An increase in livestock production will boost the sector which, together with mining and manufacturing, has been projected to be the key sectors to drive economic rejuvenation


By Paison Tazvivinga, and Nyenge Dzinotyiwei



In August 2020 cabinet approved a Livestock Growth Plan (LGP) which seeks to enhance the livestock sector to USD1.9 billion by 2025. This is quite a commendable initiative considering that livestock is one of the key subsectors of agriculture.

According to World Bank, the agriculture sector contributes about 10% of Zimbabwe’s formal GDP, over 40% of recorded national exports, 60% of raw materials to agro-industries and provides employment and income to over 60% of Zimbabwe’s population.

Therefore, an increase in livestock production will boost the sector which, together with mining and manufacturing, has been projected to be the key sectors to drive economic rejuvenation.

The livestock growth plan is a key component of the government’s agriculture food systems transformation strategy aimed at enhancing the agriculture economy to USD8.2 billion by 2025.

The strategy came at an opportune time when livestock and production of related products has been suboptimal.

To put this into perspective, dairy small-scale farmers produce less than 200l per day. Most of these small-scale dairy farmers have a total herd of about 20 cows with production levels of 10 litres per day per cow.

Medium-scale farmers make around 15-17 Litres per cow per day whilst large scale farmers make around 22L. These productivity levels are way below global daily yields of 35 litres per cow, experienced in highly mechanized dairies with superior genetics and higher input feeds.



If, as a nation, we are sincere about the success of the LGP the systematic challenges that led to the low production levels must be understood and solutions proffered accordingly. Some of the key challenges and high-level recommendations are:


  • The major obstacle to livestock production is feed e.g., dairy feed cost constitutes more than 60% of the total production cost and is out of reach of many farmers especially small-scale farmers;
  • Beef processing units and milk bulking centres are centralised in certain areas. This translates to very long distances for farmers such that dairy farmers are limited to morning milking. The long distances hinder them from late afternoon milking. This is exacerbated by the fact that most farmers do not have overnight cooling facilities;
  • Lack of long-term funding from financial institutions. Livestock production is a long-term investment which needs to be complimented by long-term borrowing periods, not one-year loan cycles.
  • Lack of good breeds. Those with dairy cows end up using local breeds because of lack of or unaffordability of genetic banks.
  • Most farmers rely on government veterinary services of which government is failing to provide even dipping services hence most cattle are susceptible to theileriosis (January disease) attack. Rural farmers depend on communal paddocks so even if they buy their own tick control it becomes less effective as their cattle will mingle with those unvaccinated at communal paddocks.



Some high-level recommendations

  • To make feed relatively cheaper, farmers need to grow silage, however, only commercial farmers have the capacity to grow silage. Most small-scale farmers do not have access to machinery like silage cutter, chopper grinder and irrigation systems.

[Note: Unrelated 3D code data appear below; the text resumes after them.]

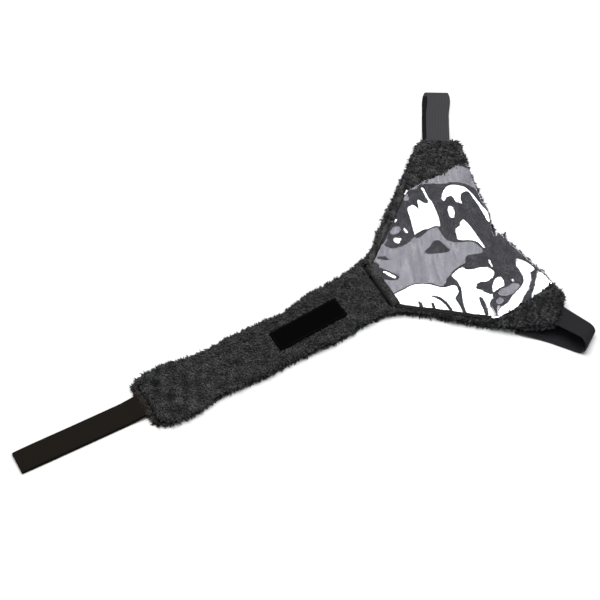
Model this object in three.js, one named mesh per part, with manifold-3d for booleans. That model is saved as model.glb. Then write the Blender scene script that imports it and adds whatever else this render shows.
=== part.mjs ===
// Bicycle sweat guard: a towelling strap that lies along a bicycle's top tube and widens
// into a triangular head with a clear phone pocket. Two webbing loops at the ears go round
// the handlebar, and a third at the tail goes round the seat post.
// Millimetres. +X runs from the tail to the pocket's mouth, +Y to the left ear, +Z up.
// The origin is on the strap's flat underside, below the label.
import * as THREE from "three";
import { mergeVertices } from "three/addons/utils/BufferGeometryUtils.js";
import Module from "manifold-3d";

const wasm = await Module();
wasm.setup();

// Towelling layers
const layerThickness = 4.6;
const seamGap = 0.3;
const edgeRoll = 3.6;
const rowStep = 11;
const columnCount = 14;

// Strap
const strapWidth = 60;
const strapTailX = -187;
const tailLap = 6;
const tailCornerRadius = 16;
const tailBulge = 4;
const strapWave = 0.8;
const strapWaveLength = 86;
const strapBow = 3.8;

// Head
const flareStartX = 88;
const flareEase = 24;
const pullStartX = 72;
const earEndX = 240;
const earEndY = 133;
const earWidth = 46;
const loopAngle = 59.5;
const cornerSoftness = 5;
const mouthDepth = 26;
const mouthBow = 1.5;

// The right ear is held up by its open loop, and its cap is bunched towards the head
const earLift = 10;
const liftStart = 155;
const liftLength = 90;
const bunchPull = 12.3;
const bunchSkew = 0.4;
const bunchNarrow = 0.12;
const bunchStart = 180;

// Pocket film
const filmThickness = 0.35;
const pocketHeight = 6.2;
const pocketNeckX = 87;
const pocketNeckWidth = 56;
const pocketWidth = 184;
const pocketFlareAngle = 37;
const filmHem = 2.5;
const filmHemGap = 0.45;
const filmFlat = 2;
const filmRise = 13;
const mouthSetback = 2.5;
const filmStep = 6.2;
const filmColumns = 30;

// Binding tape over the film's edge
const tapeWidth = 4.6;
const neckTapeWidth = 9;
const tapeThickness = 1.1;

// Label patch
const labelX = 0.5;
const labelTurn = 2.6;
const labelLength = 80;
const labelWidth = 24;
const labelThickness = 0.9;

// Elastic webbing
const webWidth = 25;
const webThickness = 1.5;
const webFoldGap = 0.35;
const webSewnLength = 20;
const tailLoopReach = 137;
const tailLoopTurn = 178.5;
const leftLoopReach = 67.5;
const leftLoopSlip = 4.5;
const rightLoopReach = 28;
const rightLoopRadius = 7.5;
const rightLoopSlip = 16;
const rightReturnTurn = 12;
const rightReturnLength = 72;

// Wrinkles of the film: x, y, direction in degrees, length, width and height
const filmWrinkles = [
  [150, 8, 62, 70, 11, 1.6],
  [128, -22, 28, 46, 9, -1.1],
  [176, 44, 78, 60, 12, 1.5],
  [205, 18, 68, 90, 10, -1.3],
  [222, -8, 80, 80, 12, 1.4],
  [188, -30, 48, 56, 11, -1.4],
  [214, -62, 22, 60, 10, 1.5],
  [166, -52, 18, 58, 9, 1.2],
  [140, 40, 40, 40, 10, -0.6],
  [226, 58, 84, 44, 10, 1.2],
  [238, -44, 70, 40, 9, -1.1],
];

// Folds of the right ear's cap: x, y, direction in degrees, length, width and height
const earFolds = [
  [232, -108, -14, 52, 8, 2.2],
  [214, -122, -30, 44, 7, 1.8],
];

const radians = Math.PI / 180;
const clamp01 = (value) => Math.min(1, Math.max(0, value));
const smooth = (value) => clamp01(value) ** 2 * (3 - 2 * clamp01(value));

// Values at the corners of the head
const ear = earCorners();
const headEndX = ear.front.x + 1;
const headHalf = ear.front.y - cornerSoftness / 2;
const earReach = earEndX * Math.cos(loopAngle * radians) + earEndY * Math.sin(loopAngle * radians);
const pocketMouthX = headEndX - mouthSetback;
const backTop = layerThickness;
const frontLow = backTop + seamGap;
const seamMiddle = backTop + seamGap / 2;

// The ear's two corners: its end is cut square to the loop
function earCorners() {
  const across = new THREE.Vector2(Math.sin(loopAngle * radians), -Math.cos(loopAngle * radians));
  const middle = new THREE.Vector2(earEndX, earEndY);
  return {
    rear: middle.clone().addScaledVector(across, -earWidth / 2),
    front: middle.clone().addScaledVector(across, earWidth / 2),
  };
}

// A straight run that starts in a soft bend
function easedRun(distance, ease) {
  if (distance >= ease) {
    return distance;
  }
  return Math.max(0, distance + ease) ** 2 / (4 * ease);
}

// Half the width of the sewn outline at a station along the strap, with a sharp ear corner
function sharpHalfWidth(x) {
  const strap = strapWidth / 2;
  const rise = (ear.rear.y - strap) / (ear.rear.x - flareStartX);
  const side = strap + easedRun(x - flareStartX, flareEase) * rise;
  const end = ear.rear.y - (x - ear.rear.x) / Math.tan(loopAngle * radians);
  return Math.min(side, end);
}

// The same with its corners eased by averaging, and with the strap's soft waves
function halfWidth(x) {
  let sum = 0;
  for (let i = -4; i <= 4; i += 1) {
    sum += sharpHalfWidth(x + (i / 4) * cornerSoftness);
  }
  const fade = smooth((pullStartX - x) / 60) * smooth((x - strapTailX) / 40);
  const wave = fade * strapWave * Math.sin((x / strapWaveLength) * 2 * Math.PI);
  return sum / 9 + wave + tailBulge * smooth((strapTailX + 69 - x) / 38);
}

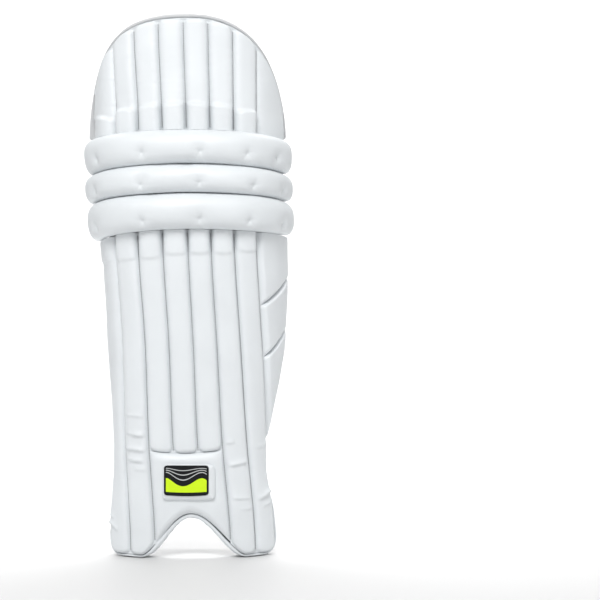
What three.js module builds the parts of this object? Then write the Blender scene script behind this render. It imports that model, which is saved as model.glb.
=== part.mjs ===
// A batting pad: a padded leg guard with stuffed channels, three knee rolls and a side wing.
// Millimetres, +Z up, the front facing -Y. The pad stands on the two lobes at its foot.

import * as THREE from 'three';
import { mergeVertices } from 'three/addons/utils/BufferGeometryUtils.js';

const { clamp, degToRad, lerp, smoothstep } = THREE.MathUtils;

// Overall sizes
const HEIGHT = 697;
const HALF_LEFT = 114;
const HALF_RIGHT = 117;
const SIDE_DEPTH = 26;
const LEAN_BACK = 14;

// The front of the leg's outline: a shallow arc that turns into tighter sides
const FRONT_RADIUS = 260;
const FRONT_LEFT = 60;
const FRONT_RIGHT = 50;

// Thicknesses
const SHELL = 16;
const SEAM_THICKNESS = 4;
const FLUTE_CROWN = 7.5;
const WING_CROWN = 6;
const STUB_RISE = 5;
const SIDE_CROWN = 4;
const INSTEP_CROWN = 9;
const PLINTH_RISE = 5;
const PLINTH_EDGE = 3;
const LABEL_THICKNESS = 1.2;
const GAP = 0.8;

// Channels, and the stubs by which they meet the knee rolls
const FLUTE_PITCH = 30.5;
const SEAM_SLOT = 0.8;
const EDGE_INSET = 3;
const STUB_LENGTH = 34;
const TOP_STUB_LENGTH = 30;
const STUB_STEP = 9;
const END_ROUND = 7;

// Knee rolls, from the lowest edge up
const KNEE_BASE = 419;
const ROLL_HEIGHT = { bottom: 46.5, middle: 36.5, top: 43.5 };
const ROLL_PROUD = 35;
const ROLL_SAG = 20;
const ROLL_END_INSET = 3;
const TACK_DENT = 5;

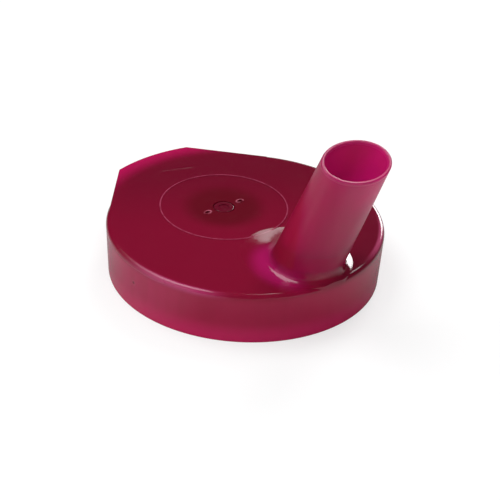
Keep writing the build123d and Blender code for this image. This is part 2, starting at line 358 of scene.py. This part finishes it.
def plate_marks(paint, spot, base, from_vent):
    """Painted highlights along the fine circle on the plate and round the rims of the two air holes,
    in patches.
    """
    on_top = spot.over_plate(*PLATE_SURFACE)
    patches = paint.noise(scale=700.0, detail=3.0).ramp(*HIGHLIGHT_PATCHES)
    line = (from_vent - CIRCLE_RADIUS).magnitude().ramp(*CIRCLE_LINE)
    left_by_patches = patches * CIRCLE_PATCH_SHARE + (1.0 - CIRCLE_PATCH_SHARE)
    base = paint.mix(line * on_top * left_by_patches, base, CIRCLE_HIGHLIGHT_PINK)
    along_slot = (spot.y.magnitude() - AIR_HOLE_OFFSET) * AIR_HOLE_ASPECT
    off_hole = paint.length(spot.x - VENT_X, along_slot)
    rim = off_hole.ramp(*AIR_HOLE_RIM_OUTSIDE) * off_hole.ramp(*AIR_HOLE_RIM_INSIDE)
    return paint.mix(rim * on_top * patches * AIR_HOLE_RIM_SHARE, base, AIR_HOLE_HIGHLIGHT_PINK)


def scratch_mark(spot):
    """One faint straight scratch in the plate, behind the circle."""
    x, y = spot.x - SCRATCH_X, spot.y - SCRATCH_Y
    along = x * ALONG_SCRATCH[0] + y * ALONG_SCRATCH[1]
    across = x * ACROSS_SCRATCH[0] + y * ACROSS_SCRATCH[1]
    inside = along.magnitude().ramp(*SCRATCH_ENDS) * across.magnitude().ramp(*SCRATCH_SIDES)
    return inside * spot.over_plate(*SCRATCH_DEPTH)


def cap_plastic():
    """The cap: deep crimson on the plate, and a painted glow where its wall is thin and light comes
    through.
    """
    paint = Paint("cap_plastic")
    spot = Spot(paint)
    from_vent = paint.length(spot.x - VENT_X, spot.y)
    from_axis = paint.length(spot.x, spot.y)
    flow = paint.flow_lines(scale=420.0, drawn=0.06)
    below_plate = spot.over_plate(*SKIRT_DEPTH)
    up_collar = spot.over_plate(*COLLAR_RISE)
    edge = from_axis.ramp(*EDGE_RADII) * spot.over_plate(*EDGE_HEIGHTS)

    base = plate_colour(paint, spot, from_vent, from_axis)
    base = paint.mix(below_plate, base, skirt_colour(paint, spot, flow))
    base = lit_edges(paint, spot, base, from_axis, edge)

    # a tiny pit in the skirt, with painted shade in it and a painted highlight round its rim
    from_pit = paint.length(spot.x - PIT_X, spot.y - PIT_Y, spot.z - PIT_Z)
    pit = from_pit.ramp(*PIT_RADII)
    pit_rim_highlight = from_pit.ramp(*PIT_RIM_OUTSIDE) * from_pit.ramp(*PIT_RIM_INSIDE)
    base = paint.mix(pit, base, PIT_SHADE_CRIMSON)
    base = paint.mix(pit_rim_highlight * PIT_RIM_SHARE, base, PIT_RIM_HIGHLIGHT_PINK)
    base = plate_marks(paint, spot, base, from_vent)

    grain = paint.noise(scale=2600.0, detail=2.0)
    waves = paint.noise(scale=160.0, detail=2.0)
    height = grain * GRAIN_HEIGHT + waves + flow * FLOW_HEIGHT
    height = height + scratch_mark(spot) * SCRATCH_HEIGHT + pit * PIT_HEIGHT
    normal = paint.bump(height, CAP_RELIEF)

    # duller on the skirt, up the collar and on the rounded edge at the front left
    soft_front = spot.along(FRONT).ramp(*SOFT_EDGE_FRONT) * spot.x.ramp(*SOFT_EDGE_X)
    soft_edge = edge * soft_front * spot.y.ramp(*SOFT_EDGE_Y)
    roughness = paint.noise(scale=220.0, detail=5.0) * SMUDGE_ROUGHNESS + CAP_ROUGHNESS
    roughness = roughness + up_collar * COLLAR_ROUGHNESS + below_plate * SKIRT_ROUGHNESS
    roughness = roughness + soft_edge * SOFT_EDGE_ROUGHNESS

    # the collar takes the spout's look towards its top
    plate_and_skirt = moulded(paint, base, roughness, normal, CAP_GLOW, CAP_GLOW_SHARE)
    # with the same painted shade on the collar's left flank
    collar_base = paint.mix(shaded_spout_flank(spot), SPOUT_CRIMSON, FLANK_SHADE_CRIMSON)
    collar = moulded(paint, collar_base, roughness, normal, SPOUT_GLOW, SPOUT_GLOW_SHARE)
    return paint.finish(paint.blend(up_collar, plate_and_skirt, collar))


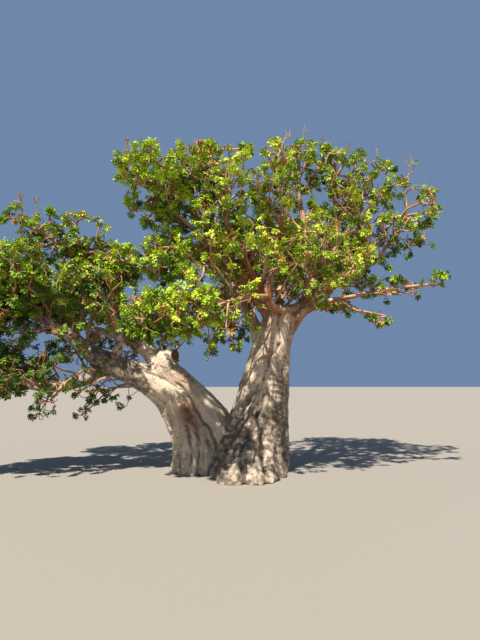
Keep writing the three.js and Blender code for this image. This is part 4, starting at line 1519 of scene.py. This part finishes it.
@dataclass
class BarkSkin:
    """One trunk and the stout boughs that it bears, under one bark with its folds and wrinkles."""

    skeleton: Skeleton
    trunk: str
    voxel: float = 0.0172
    quick_voxel: float = 1.8
    trunk_sides: int = 128
    trunk_rings: int = 70
    rings_to_foot: float = 1.15
    upright_foot: float = 2.2
    dome_rings: int = 7
    dome: float = 0.55
    softening: int = 11
    lost_in_softening: float = 380.0
    fold_depth: float = 0.05
    wrinkle_depth: float = 0.016
    knot_depth: float = 0.016
    collar_rise: float = 0.28
    collar_reach: float = 0.3
    samples: int = 28
    trunk_pull: float = 1.15
    limb_offset: float = 3100.0
    batch: int = 20000
    brown_from: float = 2.45
    brown_over: float = 0.7
    brown: float = 0.75
    painted_shade_below: float = 2.5
    painted_shade_low: float = 1.7
    points: list = field(default_factory=list)
    faces: list = field(default_factory=list)

    def __post_init__(self) -> None:
        """Lists the limbs of this skin."""
        self.boughs = [name for name in BOUGHS if is_stout(name) and trunk_of(name) == self.trunk]
        self.limbs = [self.trunk, *self.boughs]

    def _add(self, rings: list[np.ndarray], foot: np.ndarray, tip: np.ndarray) -> None:
        """Adds a closed tube of rings, with a point at each end."""
        sides = len(rings[0])
        first = sum(len(p) for p in self.points)
        self.points.append(np.vstack([*rings, foot, tip]))
        last = first + len(rings) * sides
        for k in range(sides):
            n = (k + 1) % sides
            for i in range(len(rings) - 1):
                a = first + i * sides
                self.faces.append((a + k, a + n, a + sides + n, a + sides + k))
            self.faces.append((last, first + n, first + k))
            self.faces.append((last + 1, last - sides + k, last - sides + n))

    def _trunk_radius(self, t: float, z: float, angles: np.ndarray) -> np.ndarray:
        """The trunk's radius at a share of its run, for each angle round it."""
        plan = TRUNKS[self.trunk]
        count, depth, twist = plan.flutes
        plain = mix(plan.girth[0], plan.girth[1], t**plan.taper)
        size = plain * (1 + depth * np.cos(count * angles + twist * math.tau * t))
        for root in plan.roots:
            off = short_turn(np.degrees(angles) - root.heading)
            fading = (max(0.0, z) / root.height) ** 1.6
            size = size + root.reach * np.exp(-((off / root.width) ** 2) - fading)
        return size

    def _add_trunk(self) -> None:
        """Adds the trunk, its lower rings level and its upper ones square to its run."""
        plan, route = TRUNKS[self.trunk], self.skeleton.routes[self.trunk]
        angles = np.arange(self.trunk_sides) * math.tau / self.trunk_sides
        rings = []
        for i in range(self.trunk_rings + 1):
            t = (i / self.trunk_rings) ** self.rings_to_foot
            heading = route.heading(t)
            tilt = unit(heading + (UP - heading) * max(0.0, 1 - self.upright_foot * t))
            across = unit(np.array([1.0, 0, 0]) - tilt * tilt[0])
            middle = route.at(t)
            size = self._trunk_radius(t, float(middle[2]), angles)
            rings.append(middle + ring(size, angles, across, np.cross(tilt, across)))
        rise = heading * self.dome * plan.girth[1]
        for i in range(1, self.dome_rings + 1):
            lean = 0.5 * math.pi * i / (self.dome_rings + 1)
            inner = (rings[self.trunk_rings] - route.end) * math.cos(lean)
            rings.append(route.end + inner + rise * math.sin(lean))
        self._add(rings, route.start, route.end + rise)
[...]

Government intervention must be directed towards such programmes to improve small scale farming.
  • Farmers should be trained so that they can accurately calculate carrying capacity of their paddocks. This will make them aware of the maximum herd they should keep. Farmers should also consider pen fattening methods as feed supplements.
  • Vaccines and chemicals are relatively expensive in Zimbabwe. The price misalignment is leading farmers to consider neighbouring countries for cheap vaccines and chemicals, e.g., Butachem for Theileriosis is costing USD15 in Zimbabwe but in Zambia it costs USD2. Interventions in this regard will be greatly appreciated in reducing costs.
  • Some farmers are still believing in traditional methods of cattle rearing but due to climate change, majority of vectors are now resistant, instead of taking appropriate control action, farmers interpret it as a curse. There is needy, therefore, to ensure extension facilities are optimally utilized through the veterinary office.
  • Authorities can model a policy around ‘prevention is better than cure’. If an animal contracts theileriosis, the solution is to kill and burn the respective animal rather than to try and cure it (South Africa has a similar policy). To date there is no cure for that tick born disease, available chemicals like buparvaquone are there to suppress its severity. This means, the affected animal becomes a carrier and spreader of the disease. Such knowledge must be imparted to all farmers.
  • Climate change has devastating effects on livestock, some of which are thermal and cold stress, increased disease incidences and decreasing water availability against increasing livestock water requirements. Government must educate farmers on these issues through extension officers and should encourage farmers to adopt climate friendly farming practices. Regular farmer group discussions should be encouraged to facilitate sharing of ideas on how to adapt to climate change.


Paison Tazvivinga is a Development Economist and Nyenge Dzinotyiwei is an Animal Scientist.